> [Directive]: Repeat, exactly, the run of lines that opens with the line containing "obj.data.transform(world)" and closes with the line containing "# millimetres from", and leave all other lines out.

> [Supplied information]:
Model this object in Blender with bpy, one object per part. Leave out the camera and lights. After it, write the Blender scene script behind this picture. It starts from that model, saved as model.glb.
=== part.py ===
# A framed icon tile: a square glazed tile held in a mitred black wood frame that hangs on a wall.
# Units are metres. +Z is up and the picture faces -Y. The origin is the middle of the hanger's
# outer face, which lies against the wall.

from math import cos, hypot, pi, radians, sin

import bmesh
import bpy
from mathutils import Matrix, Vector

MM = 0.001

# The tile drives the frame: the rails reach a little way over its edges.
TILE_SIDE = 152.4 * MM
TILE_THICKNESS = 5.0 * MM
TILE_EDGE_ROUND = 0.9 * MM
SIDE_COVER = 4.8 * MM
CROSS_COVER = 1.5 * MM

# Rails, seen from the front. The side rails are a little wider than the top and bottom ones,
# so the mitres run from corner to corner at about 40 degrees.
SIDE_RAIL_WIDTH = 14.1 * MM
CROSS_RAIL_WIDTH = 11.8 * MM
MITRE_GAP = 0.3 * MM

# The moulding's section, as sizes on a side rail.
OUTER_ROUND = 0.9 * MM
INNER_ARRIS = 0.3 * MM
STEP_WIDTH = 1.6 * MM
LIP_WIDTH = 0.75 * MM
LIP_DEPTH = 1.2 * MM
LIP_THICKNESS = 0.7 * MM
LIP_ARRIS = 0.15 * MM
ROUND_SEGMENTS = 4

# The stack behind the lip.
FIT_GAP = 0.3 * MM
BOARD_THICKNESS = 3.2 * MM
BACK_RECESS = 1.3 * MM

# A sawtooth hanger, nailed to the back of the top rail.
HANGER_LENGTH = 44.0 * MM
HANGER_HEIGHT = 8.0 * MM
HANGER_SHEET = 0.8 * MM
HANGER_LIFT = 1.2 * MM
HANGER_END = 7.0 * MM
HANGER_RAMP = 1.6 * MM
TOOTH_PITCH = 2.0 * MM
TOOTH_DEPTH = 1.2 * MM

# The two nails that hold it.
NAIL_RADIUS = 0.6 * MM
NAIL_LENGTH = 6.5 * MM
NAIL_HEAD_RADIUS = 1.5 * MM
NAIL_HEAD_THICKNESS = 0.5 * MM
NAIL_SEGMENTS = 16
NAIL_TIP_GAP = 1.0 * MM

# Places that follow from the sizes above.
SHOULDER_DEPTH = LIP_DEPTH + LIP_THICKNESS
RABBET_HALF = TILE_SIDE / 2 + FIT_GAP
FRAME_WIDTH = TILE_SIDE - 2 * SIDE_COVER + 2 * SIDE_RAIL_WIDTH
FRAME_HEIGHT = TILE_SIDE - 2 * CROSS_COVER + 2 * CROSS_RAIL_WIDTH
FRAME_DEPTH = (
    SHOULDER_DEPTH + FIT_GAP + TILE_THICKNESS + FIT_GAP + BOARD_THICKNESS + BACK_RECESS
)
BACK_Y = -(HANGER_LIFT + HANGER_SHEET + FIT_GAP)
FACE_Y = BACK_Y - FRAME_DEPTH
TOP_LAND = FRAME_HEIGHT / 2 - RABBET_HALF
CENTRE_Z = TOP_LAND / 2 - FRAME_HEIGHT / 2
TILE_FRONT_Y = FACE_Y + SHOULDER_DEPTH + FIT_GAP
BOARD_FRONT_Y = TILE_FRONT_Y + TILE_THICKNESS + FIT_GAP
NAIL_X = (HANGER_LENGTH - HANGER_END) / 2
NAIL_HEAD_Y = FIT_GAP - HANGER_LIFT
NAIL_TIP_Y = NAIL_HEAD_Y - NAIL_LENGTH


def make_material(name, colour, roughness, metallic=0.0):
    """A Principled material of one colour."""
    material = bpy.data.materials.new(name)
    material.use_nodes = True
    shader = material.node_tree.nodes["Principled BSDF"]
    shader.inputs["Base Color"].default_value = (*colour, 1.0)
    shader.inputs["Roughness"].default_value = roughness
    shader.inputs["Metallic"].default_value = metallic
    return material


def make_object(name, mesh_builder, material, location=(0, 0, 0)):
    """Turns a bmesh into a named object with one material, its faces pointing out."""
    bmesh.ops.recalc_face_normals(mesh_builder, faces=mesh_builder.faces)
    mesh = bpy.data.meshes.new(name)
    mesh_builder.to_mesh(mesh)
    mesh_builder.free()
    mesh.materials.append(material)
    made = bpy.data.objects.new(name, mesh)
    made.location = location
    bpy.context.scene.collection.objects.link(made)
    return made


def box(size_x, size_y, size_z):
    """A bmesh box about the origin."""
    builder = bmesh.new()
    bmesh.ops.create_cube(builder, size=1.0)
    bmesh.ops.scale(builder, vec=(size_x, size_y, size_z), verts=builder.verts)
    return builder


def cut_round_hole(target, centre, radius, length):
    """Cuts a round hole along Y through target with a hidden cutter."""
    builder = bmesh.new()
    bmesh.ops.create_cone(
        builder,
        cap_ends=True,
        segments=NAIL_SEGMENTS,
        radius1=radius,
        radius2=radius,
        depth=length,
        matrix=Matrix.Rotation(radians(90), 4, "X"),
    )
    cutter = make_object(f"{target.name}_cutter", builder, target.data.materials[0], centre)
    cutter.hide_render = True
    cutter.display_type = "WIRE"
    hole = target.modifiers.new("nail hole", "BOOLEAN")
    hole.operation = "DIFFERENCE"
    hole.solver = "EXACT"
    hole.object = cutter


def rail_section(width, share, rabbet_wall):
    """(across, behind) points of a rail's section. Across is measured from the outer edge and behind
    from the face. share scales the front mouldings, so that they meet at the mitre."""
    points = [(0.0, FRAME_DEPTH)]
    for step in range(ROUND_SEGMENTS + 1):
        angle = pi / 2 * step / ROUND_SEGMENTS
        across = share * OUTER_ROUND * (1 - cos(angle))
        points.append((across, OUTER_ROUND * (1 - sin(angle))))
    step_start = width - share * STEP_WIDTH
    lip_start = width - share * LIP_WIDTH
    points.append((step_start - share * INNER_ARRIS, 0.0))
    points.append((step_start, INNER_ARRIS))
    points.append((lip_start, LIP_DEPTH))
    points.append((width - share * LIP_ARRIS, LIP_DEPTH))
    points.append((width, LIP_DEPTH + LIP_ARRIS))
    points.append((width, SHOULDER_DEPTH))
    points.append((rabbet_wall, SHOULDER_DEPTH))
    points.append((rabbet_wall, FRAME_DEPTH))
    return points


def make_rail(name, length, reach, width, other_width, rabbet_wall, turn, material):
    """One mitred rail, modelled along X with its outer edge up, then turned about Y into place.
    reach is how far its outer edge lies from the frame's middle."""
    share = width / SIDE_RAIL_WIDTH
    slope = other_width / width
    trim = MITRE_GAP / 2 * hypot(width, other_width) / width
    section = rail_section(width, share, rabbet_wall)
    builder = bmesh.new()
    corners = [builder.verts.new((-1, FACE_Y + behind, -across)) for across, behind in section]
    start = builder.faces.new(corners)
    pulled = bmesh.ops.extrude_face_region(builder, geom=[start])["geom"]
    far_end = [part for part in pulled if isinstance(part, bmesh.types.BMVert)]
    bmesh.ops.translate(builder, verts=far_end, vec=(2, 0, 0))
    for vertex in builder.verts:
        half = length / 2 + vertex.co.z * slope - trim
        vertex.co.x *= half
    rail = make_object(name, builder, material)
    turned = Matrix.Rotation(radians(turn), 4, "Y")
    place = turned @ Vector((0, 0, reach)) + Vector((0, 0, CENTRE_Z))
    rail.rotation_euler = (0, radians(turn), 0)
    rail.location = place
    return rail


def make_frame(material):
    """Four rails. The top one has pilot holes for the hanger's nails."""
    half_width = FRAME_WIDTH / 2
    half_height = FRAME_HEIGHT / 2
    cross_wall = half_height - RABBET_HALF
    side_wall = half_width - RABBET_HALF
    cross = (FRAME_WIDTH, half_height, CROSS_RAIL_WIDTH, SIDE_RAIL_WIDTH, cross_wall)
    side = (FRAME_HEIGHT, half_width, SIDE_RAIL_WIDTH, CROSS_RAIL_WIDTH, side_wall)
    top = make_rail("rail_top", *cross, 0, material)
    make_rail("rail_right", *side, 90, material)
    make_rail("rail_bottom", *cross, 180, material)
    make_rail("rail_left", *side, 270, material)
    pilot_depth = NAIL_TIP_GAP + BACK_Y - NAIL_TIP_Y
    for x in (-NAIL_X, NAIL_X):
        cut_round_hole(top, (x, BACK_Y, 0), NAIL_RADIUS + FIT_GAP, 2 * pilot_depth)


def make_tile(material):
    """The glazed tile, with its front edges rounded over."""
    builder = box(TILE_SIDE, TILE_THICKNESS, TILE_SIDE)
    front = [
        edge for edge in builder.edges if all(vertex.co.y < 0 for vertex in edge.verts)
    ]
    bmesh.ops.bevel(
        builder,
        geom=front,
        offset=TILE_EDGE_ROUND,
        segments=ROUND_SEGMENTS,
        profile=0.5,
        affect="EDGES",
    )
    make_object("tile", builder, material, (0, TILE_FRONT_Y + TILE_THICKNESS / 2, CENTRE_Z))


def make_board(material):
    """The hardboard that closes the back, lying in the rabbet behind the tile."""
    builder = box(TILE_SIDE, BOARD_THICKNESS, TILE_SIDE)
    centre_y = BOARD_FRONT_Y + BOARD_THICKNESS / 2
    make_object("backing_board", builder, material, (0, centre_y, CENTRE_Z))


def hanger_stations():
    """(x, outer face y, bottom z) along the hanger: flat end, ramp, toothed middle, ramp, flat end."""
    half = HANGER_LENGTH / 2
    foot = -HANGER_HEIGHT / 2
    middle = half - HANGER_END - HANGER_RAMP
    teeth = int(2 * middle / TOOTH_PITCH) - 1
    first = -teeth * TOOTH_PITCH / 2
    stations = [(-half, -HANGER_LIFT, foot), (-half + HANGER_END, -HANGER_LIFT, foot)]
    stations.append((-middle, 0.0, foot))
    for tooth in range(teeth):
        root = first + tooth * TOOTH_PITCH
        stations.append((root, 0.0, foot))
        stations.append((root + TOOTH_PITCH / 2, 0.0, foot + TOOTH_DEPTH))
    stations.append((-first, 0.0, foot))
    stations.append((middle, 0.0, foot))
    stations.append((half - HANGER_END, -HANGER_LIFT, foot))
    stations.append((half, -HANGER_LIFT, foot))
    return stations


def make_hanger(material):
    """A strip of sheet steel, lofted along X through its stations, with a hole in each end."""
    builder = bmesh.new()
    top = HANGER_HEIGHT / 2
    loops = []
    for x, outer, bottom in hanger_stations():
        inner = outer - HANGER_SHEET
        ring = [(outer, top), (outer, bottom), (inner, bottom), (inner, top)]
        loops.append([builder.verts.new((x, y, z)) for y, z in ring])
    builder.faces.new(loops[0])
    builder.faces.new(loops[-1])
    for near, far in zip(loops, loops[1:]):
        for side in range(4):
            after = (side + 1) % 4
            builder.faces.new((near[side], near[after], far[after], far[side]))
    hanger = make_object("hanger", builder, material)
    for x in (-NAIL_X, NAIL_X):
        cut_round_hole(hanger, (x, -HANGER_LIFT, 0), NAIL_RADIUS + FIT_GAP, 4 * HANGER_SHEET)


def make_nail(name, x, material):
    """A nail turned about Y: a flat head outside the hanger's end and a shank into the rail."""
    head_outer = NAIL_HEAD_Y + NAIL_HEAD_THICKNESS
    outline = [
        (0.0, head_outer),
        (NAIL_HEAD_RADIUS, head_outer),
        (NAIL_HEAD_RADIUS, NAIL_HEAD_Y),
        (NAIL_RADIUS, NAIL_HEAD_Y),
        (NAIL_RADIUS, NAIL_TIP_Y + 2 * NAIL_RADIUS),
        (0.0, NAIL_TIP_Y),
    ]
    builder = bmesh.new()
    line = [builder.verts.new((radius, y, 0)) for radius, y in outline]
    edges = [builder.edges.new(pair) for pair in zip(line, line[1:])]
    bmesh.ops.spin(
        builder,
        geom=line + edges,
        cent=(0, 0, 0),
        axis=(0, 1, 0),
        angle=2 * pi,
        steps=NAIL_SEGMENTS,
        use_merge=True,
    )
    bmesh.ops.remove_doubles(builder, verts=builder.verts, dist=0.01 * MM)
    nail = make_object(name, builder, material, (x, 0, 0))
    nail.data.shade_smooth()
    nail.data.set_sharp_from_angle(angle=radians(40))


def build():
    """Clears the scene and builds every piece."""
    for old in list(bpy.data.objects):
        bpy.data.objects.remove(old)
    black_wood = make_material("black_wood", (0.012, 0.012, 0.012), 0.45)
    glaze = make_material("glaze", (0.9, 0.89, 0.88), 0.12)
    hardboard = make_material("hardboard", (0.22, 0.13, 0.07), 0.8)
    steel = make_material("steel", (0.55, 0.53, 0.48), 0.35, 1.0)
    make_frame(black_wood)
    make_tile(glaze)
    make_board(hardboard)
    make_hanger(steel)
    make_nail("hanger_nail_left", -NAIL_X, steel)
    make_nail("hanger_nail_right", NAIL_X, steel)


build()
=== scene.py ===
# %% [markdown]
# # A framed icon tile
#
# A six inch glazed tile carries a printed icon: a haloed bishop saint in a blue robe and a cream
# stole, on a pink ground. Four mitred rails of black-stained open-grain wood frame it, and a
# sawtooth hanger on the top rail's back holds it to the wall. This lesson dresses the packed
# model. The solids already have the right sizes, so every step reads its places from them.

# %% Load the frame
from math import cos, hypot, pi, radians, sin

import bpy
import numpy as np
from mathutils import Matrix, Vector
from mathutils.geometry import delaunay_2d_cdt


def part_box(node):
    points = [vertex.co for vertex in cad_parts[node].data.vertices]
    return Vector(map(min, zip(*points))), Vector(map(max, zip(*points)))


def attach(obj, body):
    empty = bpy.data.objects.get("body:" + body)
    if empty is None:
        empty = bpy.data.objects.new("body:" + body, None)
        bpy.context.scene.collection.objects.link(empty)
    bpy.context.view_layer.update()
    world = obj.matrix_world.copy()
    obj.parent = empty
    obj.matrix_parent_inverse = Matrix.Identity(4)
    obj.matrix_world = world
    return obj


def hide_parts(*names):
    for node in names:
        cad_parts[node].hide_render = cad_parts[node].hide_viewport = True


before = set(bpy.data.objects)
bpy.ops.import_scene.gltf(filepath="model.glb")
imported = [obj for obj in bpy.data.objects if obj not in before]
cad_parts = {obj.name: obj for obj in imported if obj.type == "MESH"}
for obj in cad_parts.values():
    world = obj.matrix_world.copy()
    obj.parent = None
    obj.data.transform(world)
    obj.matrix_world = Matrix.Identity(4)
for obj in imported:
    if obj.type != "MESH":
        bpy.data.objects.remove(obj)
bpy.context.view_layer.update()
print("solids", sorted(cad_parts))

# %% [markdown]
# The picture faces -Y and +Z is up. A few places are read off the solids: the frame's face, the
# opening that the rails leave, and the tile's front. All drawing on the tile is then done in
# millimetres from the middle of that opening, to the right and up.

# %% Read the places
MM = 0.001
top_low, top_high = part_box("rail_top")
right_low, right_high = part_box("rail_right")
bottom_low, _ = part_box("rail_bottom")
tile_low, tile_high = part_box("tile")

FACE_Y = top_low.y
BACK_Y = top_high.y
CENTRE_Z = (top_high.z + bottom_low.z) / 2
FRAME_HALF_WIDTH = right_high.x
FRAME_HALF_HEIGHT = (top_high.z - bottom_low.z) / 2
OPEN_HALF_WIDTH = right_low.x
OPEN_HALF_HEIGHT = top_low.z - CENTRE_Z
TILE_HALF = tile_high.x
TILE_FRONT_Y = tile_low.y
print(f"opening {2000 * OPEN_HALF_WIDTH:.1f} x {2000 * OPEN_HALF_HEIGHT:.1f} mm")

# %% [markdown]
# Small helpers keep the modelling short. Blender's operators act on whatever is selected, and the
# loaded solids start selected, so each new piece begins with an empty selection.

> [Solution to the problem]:
    obj.data.transform(world)
    obj.matrix_world = Matrix.Identity(4)
for obj in imported:
    if obj.type != "MESH":
        bpy.data.objects.remove(obj)
bpy.context.view_layer.update()
print("solids", sorted(cad_parts))

# %% [markdown]
# The picture faces -Y and +Z is up. A few places are read off the solids: the frame's face, the
# opening that the rails leave, and the tile's front. All drawing on the tile is then done in
# millimetres from the middle of that opening, to the right and up.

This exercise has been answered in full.